После праздника Песах наступают напряженные дни. В свое время то был период перехода от Катастрофы к Войне за Независимость и от войны к образованию Государства Израиль. Период, проникнутый противоречивыми чувствами. Как нам относиться к Катастрофе? Бесспорна значимость сохранения памяти, но дело не просто в том, помнить ли, а в том, как помнить. Какую важность мы придаем этой памяти.
Однажды я спросил девушку-гида в Яд ва-Шеме: «К какому выводу вы хотите подвести группу?» - «Я учу их, что в каждом из нас прячется маленький нацист, что это может случиться с каждым», - без колебаний ответила девушка. «Во мне нет никакого маленького нациста, - сказал я. – В катастрофе были добро и зло. Мы представляли ультимативное добро, поэтому ультимативное зло решило нас уничтожить».
Если Яд ва-Шем стремится, чтобы посетители пришли к выводу, что в Катастрофе были не добро и зло, а только жертвы, и немецкие солдафоны тоже были, по сути, жертвами (постмодернистская трактовка), если ответ гида соответствует политике Яд ва-Шема, то, несмотря на собранные свидетельские показания, на всю важную работу в архивах, это самое роскошное в мире учреждение, отрицающее Катастрофу.
Катастрофа была величайшим кощунством в истории человечества. Если такое творят с Божьими детьми, что может быть большим осквернением Его имени?
Но Катастрофа также окончательно доказала, кто мы, по сути. Ведь можно спорить о значении еврейской идентификации. Избранный ли народ евреи, отличаются ли они от других народов. Добро иногда трудно опознать, но очень легко определить зло. Со времен Второй мировой войны нацистская Германия, короче – нацисты, - символ ультимативного зла.
Даже израильские арабы, сотрудничавшие с нацистами и до сих пор вскидывающие руку в нацистском приветствии, даже они, желая опорочить нас, обвиняют нас в нацизме. Гитлер и его приспешники, да сотрется их имя, бесспорно, представляли наибольшее зло на земле.
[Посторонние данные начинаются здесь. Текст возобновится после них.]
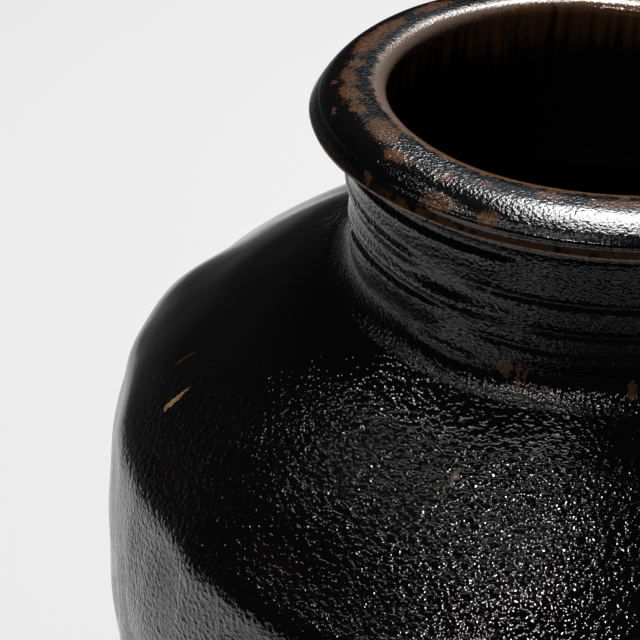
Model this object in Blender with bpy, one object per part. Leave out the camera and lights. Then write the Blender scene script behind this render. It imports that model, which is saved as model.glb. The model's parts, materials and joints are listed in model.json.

И если они выбрали своим главным врагом, объектом уничтожения, меня – еврея, если они поместили меня на противоположную чашу весов, это должно быть предметом моей гордости. А как нам относиться к Дню Памяти павших в войнах Израиля? В этот день мы совершаем тот же грех, что и Яд ва-Шем. Ничего не осталось от идей, за которые пали бойцы. День Памяти превратился в день плача и стенаний по поводу чуть ли не бессмысленной гибели детей. Неудивительно, что к павшим в войнах мы присоединили жертв террора, а потом включим в это число и погибших на учениях, и, возможно, в дорожных авариях в армии. Ведь всех их уже нет с нами. Какая разница, как и за что погиб человек.
В День Памяти, лишившийся своего значения, мы оплакиваем не только погибших, но и этот утраченный смысл. Такой День Памяти, в конце концов, тоже служит отрицанием памяти. Потому что если личное страдание вынуть из верного национального контекста, то и его легко отрицать.
Дело тут не в семантике – это гораздо серьезнее. Сегодня наших детей посылают в переулки Газы, где они погибают действительно зазря. Они гибнут в погоне за теми террористами, которых уже вчера ловили, жертвуя жизнью, их товарищи.